(Problem requirements):
Write out all the data again, exactly as it stands.

(Supplied material):
----------
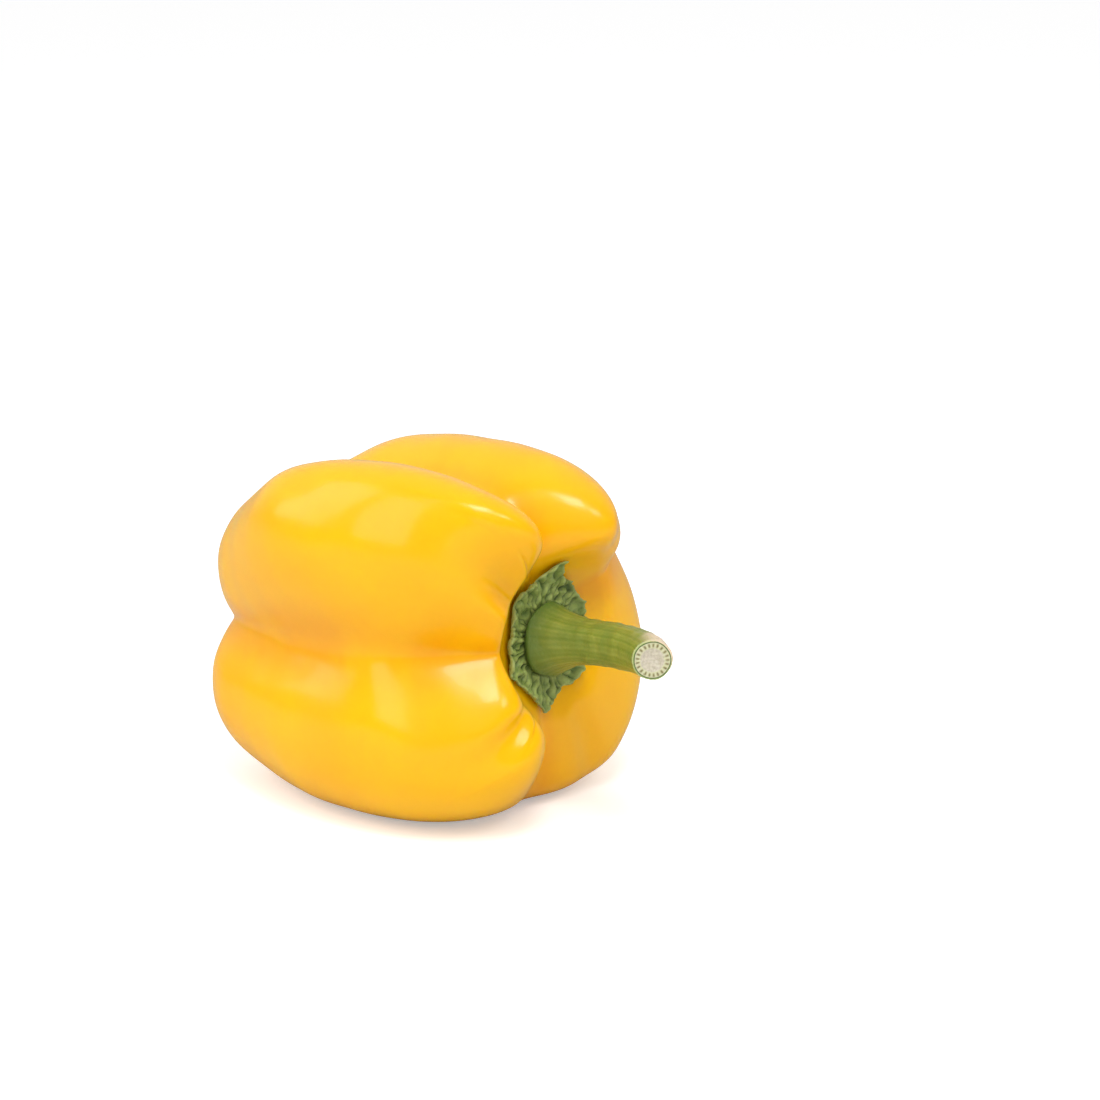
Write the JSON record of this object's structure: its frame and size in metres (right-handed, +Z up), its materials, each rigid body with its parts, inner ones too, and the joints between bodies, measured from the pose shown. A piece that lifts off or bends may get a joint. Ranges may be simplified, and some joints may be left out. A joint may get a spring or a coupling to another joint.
{
  "type": "bell pepper",
  "caption": "Whole yellow bell pepper lying on its side: a glossy lobed fruit with deep creases, a ruffled green calyx and a thick bent stem with a fresh cut end",
  "frame": {"origin": "centre of the whole outline seen from above, on the ground that the pepper lies on", "axes": "+X along the fruit towards the stem, +Y towards the far side, +Z up; the pepper lies on its side with the stem end tipped slightly up"},
  "size_m": [0.127, 0.0854, 0.0848],
  "materials": {
    "skin": "waxy gloss, warm yellow shading to orange in the creases",
    "calyx": "satin, crinkled leaf green",
    "stem": "satin, light green with fine lengthwise lines; pale pith at the cut end"
  },
  "bodies": {
    "root": {"fruit": "skin", "calyx": "calyx", "stem": "stem"}
  },
  "joints": []
}
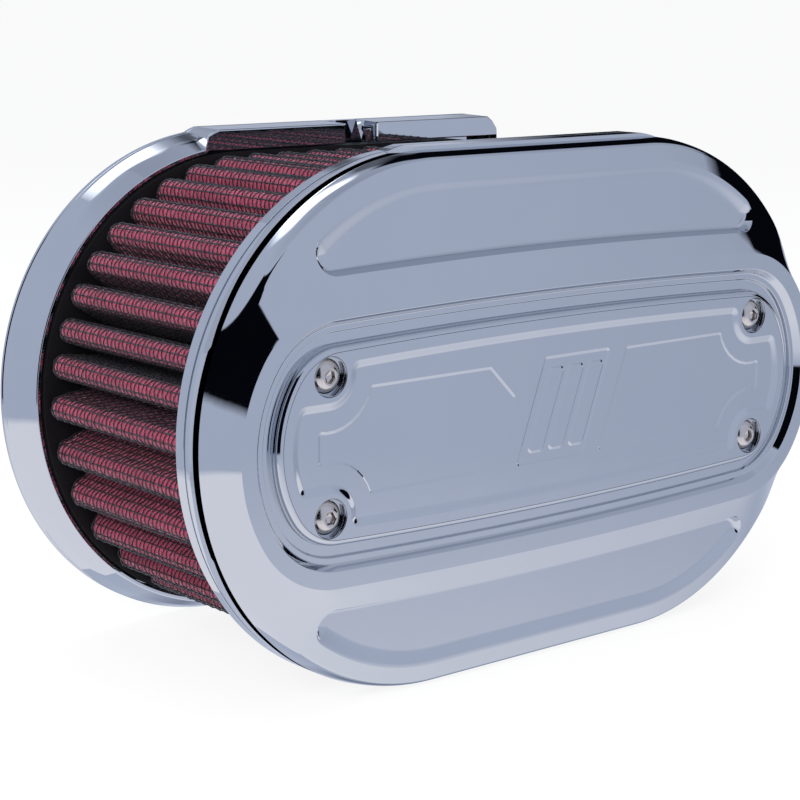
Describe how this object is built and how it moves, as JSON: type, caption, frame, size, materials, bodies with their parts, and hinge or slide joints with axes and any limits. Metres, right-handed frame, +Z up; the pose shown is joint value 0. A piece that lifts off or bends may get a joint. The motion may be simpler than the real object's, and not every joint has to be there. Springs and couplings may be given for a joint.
{
  "type": "motorcycle air cleaner",
  "caption": "Racetrack-shaped motorcycle air cleaner: chrome domed cover with a screwed insert plate, pleated red gauze element under wire mesh, and a chrome backplate with intake bore.",
  "frame": {"origin": "centre of the intake bore on the backplate's rear mounting face", "axes": "+X to the right seen from the front, +Y out of the mounting face towards the engine, +Z up; the cover's front faces -Y"},
  "size_m": [0.2344, 0.112, 0.1514],
  "materials": {
    "chrome": "polished chrome plate on aluminium",
    "chrome_plate": "polished chrome plate over fine milling lines",
    "stainless": "polished stainless",
    "zinc_steel": "zinc plated",
    "machined_aluminium": "machined",
    "oiled_gauze": "oiled cotton gauze, crimson",
    "wire_screen": "epoxy coated wire, dark grey",
    "end_cap_urethane": "moulded urethane, black",
    "seal_rubber": "matte black"
  },
  "bodies": {
    "base": {"backplate": "chrome", "rear_gasket": "seal_rubber", "breather_seal_left": "seal_rubber", "breather_seal_right": "seal_rubber", "velocity_ring": "machined_aluminium", "post_1": "machined_aluminium", "post_2": "machined_aluminium", "post_3": "machined_aluminium", "post_4": "machined_aluminium"},
    "filter": {"rear_end_cap": "end_cap_urethane", "front_end_cap": "end_cap_urethane", "filter_media": "oiled_gauze", "outer_mesh": "wire_screen", "inner_mesh": "wire_screen"},
    "cover": {"front_cover": "chrome", "cover_gasket": "seal_rubber", "cover_washer_1": "zinc_steel", "cover_washer_2": "zinc_steel", "cover_washer_3": "zinc_steel", "cover_washer_4": "zinc_steel", "cover_screw_1": "zinc_steel", "cover_screw_2": "zinc_steel", "cover_screw_3": "zinc_steel", "cover_screw_4": "zinc_steel"},
    "insert": {"insert_plate": "chrome_plate"},
    "screw_1": {"insert_screw_1": "stainless"},
    "screw_2": {"insert_screw_2": "stainless"},
    "screw_3": {"insert_screw_3": "stainless"},
    "screw_4": {"insert_screw_4": "stainless"}
  },
  "joints": [
    {"name": "cover_slide", "type": "slide", "parent": "base", "child": "cover", "axis": [0, -1, 0], "range_m": [0, 0.12]},
    {"name": "filter_slide", "type": "slide", "parent": "base", "child": "filter", "axis": [0, -1, 0], "range_m": [0, 0.06]},
    {"name": "insert_slide", "type": "slide", "parent": "cover", "child": "insert", "axis": [0, -1, 0], "range_m": [0, 0.025]},
    {"name": "screw_1_slide", "type": "slide", "parent": "insert", "child": "screw_1", "axis": [0, -1, 0], "range_m": [0, 0.012]},
    {"name": "screw_2_slide", "type": "slide", "parent": "insert", "child": "screw_2", "axis": [0, -1, 0], "range_m": [0, 0.012]},
    {"name": "screw_3_slide", "type": "slide", "parent": "insert", "child": "screw_3", "axis": [0, -1, 0], "range_m": [0, 0.012]},
    {"name": "screw_4_slide", "type": "slide", "parent": "insert", "child": "screw_4", "axis": [0, -1, 0], "range_m": [0, 0.012]}
  ],
  "couplings": [
    {"joint": "filter_slide", "follows": "cover_slide", "ratio": 0.5}
  ]
}
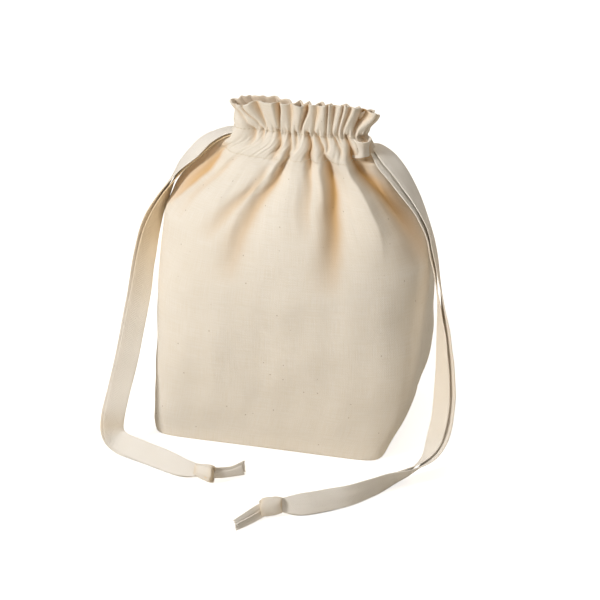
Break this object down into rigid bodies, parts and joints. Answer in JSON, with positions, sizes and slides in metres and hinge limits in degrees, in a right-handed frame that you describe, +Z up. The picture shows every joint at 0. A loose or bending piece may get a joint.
----------
(Solved exercise):
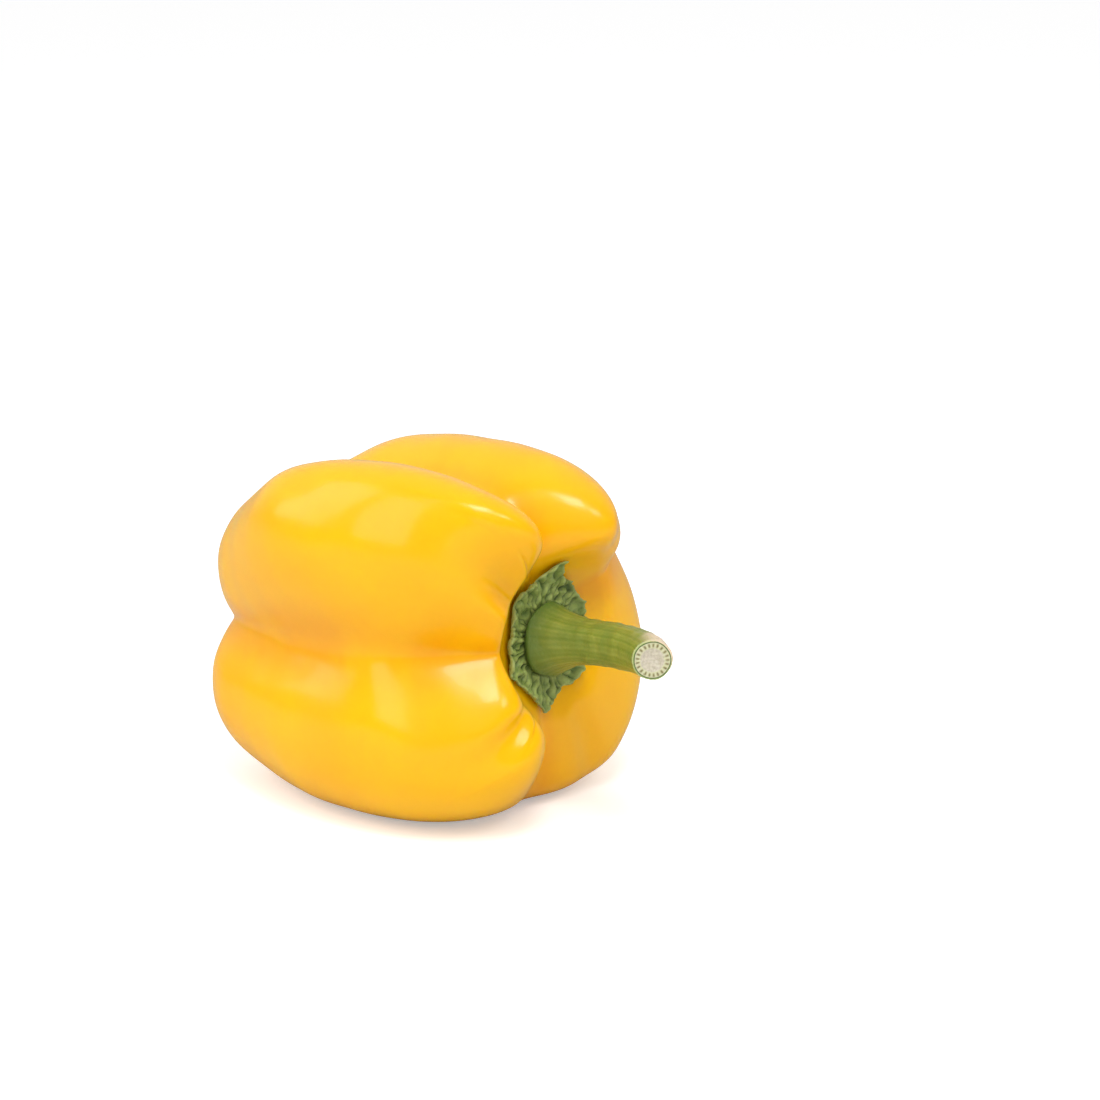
Write the JSON record of this object's structure: its frame and size in metres (right-handed, +Z up), its materials, each rigid body with its parts, inner ones too, and the joints between bodies, measured from the pose shown. A piece that lifts off or bends may get a joint. Ranges may be simplified, and some joints may be left out. A joint may get a spring or a coupling to another joint.
{
  "type": "bell pepper",
  "caption": "Whole yellow bell pepper lying on its side: a glossy lobed fruit with deep creases, a ruffled green calyx and a thick bent stem with a fresh cut end",
  "frame": {"origin": "centre of the whole outline seen from above, on the ground that the pepper lies on", "axes": "+X along the fruit towards the stem, +Y towards the far side, +Z up; the pepper lies on its side with the stem end tipped slightly up"},
  "size_m": [0.127, 0.0854, 0.0848],
  "materials": {
    "skin": "waxy gloss, warm yellow shading to orange in the creases",
    "calyx": "satin, crinkled leaf green",
    "stem": "satin, light green with fine lengthwise lines; pale pith at the cut end"
  },
  "bodies": {
    "root": {"fruit": "skin", "calyx": "calyx", "stem": "stem"}
  },
  "joints": []
}
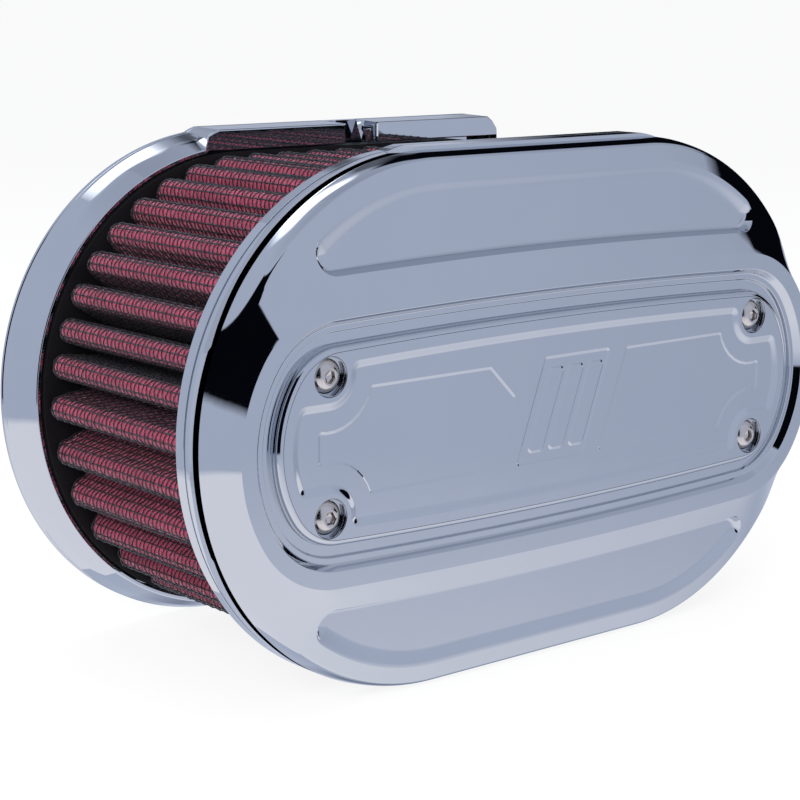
Describe how this object is built and how it moves, as JSON: type, caption, frame, size, materials, bodies with their parts, and hinge or slide joints with axes and any limits. Metres, right-handed frame, +Z up; the pose shown is joint value 0. A piece that lifts off or bends may get a joint. The motion may be simpler than the real object's, and not every joint has to be there. Springs and couplings may be given for a joint.
{
  "type": "motorcycle air cleaner",
  "caption": "Racetrack-shaped motorcycle air cleaner: chrome domed cover with a screwed insert plate, pleated red gauze element under wire mesh, and a chrome backplate with intake bore.",
  "frame": {"origin": "centre of the intake bore on the backplate's rear mounting face", "axes": "+X to the right seen from the front, +Y out of the mounting face towards the engine, +Z up; the cover's front faces -Y"},
  "size_m": [0.2344, 0.112, 0.1514],
  "materials": {
    "chrome": "polished chrome plate on aluminium",
    "chrome_plate": "polished chrome plate over fine milling lines",
    "stainless": "polished stainless",
    "zinc_steel": "zinc plated",
    "machined_aluminium": "machined",
    "oiled_gauze": "oiled cotton gauze, crimson",
    "wire_screen": "epoxy coated wire, dark grey",
    "end_cap_urethane": "moulded urethane, black",
    "seal_rubber": "matte black"
  },
  "bodies": {
    "base": {"backplate": "chrome", "rear_gasket": "seal_rubber", "breather_seal_left": "seal_rubber", "breather_seal_right": "seal_rubber", "velocity_ring": "machined_aluminium", "post_1": "machined_aluminium", "post_2": "machined_aluminium", "post_3": "machined_aluminium", "post_4": "machined_aluminium"},
    "filter": {"rear_end_cap": "end_cap_urethane", "front_end_cap": "end_cap_urethane", "filter_media": "oiled_gauze", "outer_mesh": "wire_screen", "inner_mesh": "wire_screen"},
    "cover": {"front_cover": "chrome", "cover_gasket": "seal_rubber", "cover_washer_1": "zinc_steel", "cover_washer_2": "zinc_steel", "cover_washer_3": "zinc_steel", "cover_washer_4": "zinc_steel", "cover_screw_1": "zinc_steel", "cover_screw_2": "zinc_steel", "cover_screw_3": "zinc_steel", "cover_screw_4": "zinc_steel"},
    "insert": {"insert_plate": "chrome_plate"},
    "screw_1": {"insert_screw_1": "stainless"},
    "screw_2": {"insert_screw_2": "stainless"},
    "screw_3": {"insert_screw_3": "stainless"},
    "screw_4": {"insert_screw_4": "stainless"}
  },
  "joints": [
    {"name": "cover_slide", "type": "slide", "parent": "base", "child": "cover", "axis": [0, -1, 0], "range_m": [0, 0.12]},
    {"name": "filter_slide", "type": "slide", "parent": "base", "child": "filter", "axis": [0, -1, 0], "range_m": [0, 0.06]},
    {"name": "insert_slide", "type": "slide", "parent": "cover", "child": "insert", "axis": [0, -1, 0], "range_m": [0, 0.025]},
    {"name": "screw_1_slide", "type": "slide", "parent": "insert", "child": "screw_1", "axis": [0, -1, 0], "range_m": [0, 0.012]},
    {"name": "screw_2_slide", "type": "slide", "parent": "insert", "child": "screw_2", "axis": [0, -1, 0], "range_m": [0, 0.012]},
    {"name": "screw_3_slide", "type": "slide", "parent": "insert", "child": "screw_3", "axis": [0, -1, 0], "range_m": [0, 0.012]},
    {"name": "screw_4_slide", "type": "slide", "parent": "insert", "child": "screw_4", "axis": [0, -1, 0], "range_m": [0, 0.012]}
  ],
  "couplings": [
    {"joint": "filter_slide", "follows": "cover_slide", "ratio": 0.5}
  ]
}
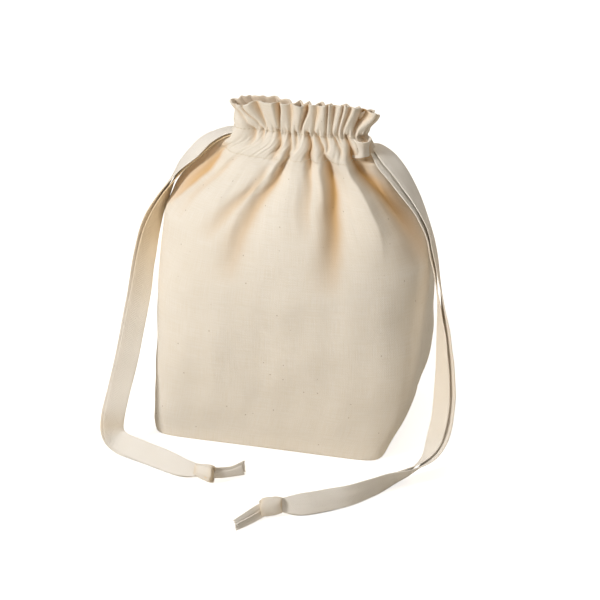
Break this object down into rigid bodies, parts and joints. Answer in JSON, with positions, sizes and slides in metres and hinge limits in degrees, in a right-handed frame that you describe, +Z up. The picture shows every joint at 0. A loose or bending piece may get a joint.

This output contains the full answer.